Furthermore Zynga was under pressure to remain profitable which dictated for the company plans to provide guidance on broadening its revenue stream, in particular on mobile devices and reduce dependence on Facebook. Zynga is the top maker of games for Facebook, the world's largest online social network. It gets nearly all of its revenue, and its players, through Facebook, which takes a 30 percent cut of what people spend on virtual items in Zynga games. In turn, Zynga directly accounted for about 11 percent of Facebook's $1.06 billion revenue in the first quarter. Facebook has been a huge reason behind Zynga's growth and Zynga helps Facebook keep users on site. At the same time, the relationship was the first thing Zynga listed in its IPO filing under risks associated with its business when it went public last November. If the relationship sours, Zynga said, its business will suffer.

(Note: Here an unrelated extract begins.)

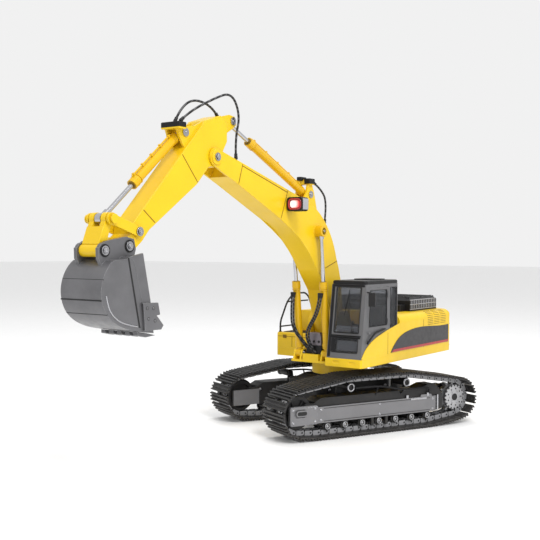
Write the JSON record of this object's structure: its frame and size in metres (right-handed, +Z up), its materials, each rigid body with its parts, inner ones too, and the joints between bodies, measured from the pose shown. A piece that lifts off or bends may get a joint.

Zynga has been expanding beyond Facebook. It owns the popular game "Words With Friends," which can be played on mobile phones, and it bought OMGPop, the company behind Pictionary-like mobile game "Draw Something," in March. It also announced in March to expand and create the Zynga Gaming Platform (
company.zynga.com/about/press/press-rele...ls-new-platform-play). Zynga.com will become a destination for games and third-pary developers who want to leverage the Zynga gaming platform. This move further highlights Zynga’s plan to gain greater control over Facebook’s dependency.
Zynga is now controlling its own destiny. With the scaling of zCloud and hybrid cloud strategy, it controls its infrastructure while with the launch of its gaming platform it also diversified away from the Facebook dependency.
The importance of technology decision that need to be made with a strategic business mindset and long term vision can not be underestimated, especially in the new IT era. It appears that as our needs become more unique and the cost infrastructure grows, the need to control infrastructure becomes increasingly more critical. Whether it is through minimizing the dependency with a particular cloud provider as in the case with Sony or building your own private cloud as is the case with Zynga, those decision will dictate the hyper-competitiveness and survival of a company in this fast paced, global and innovative market.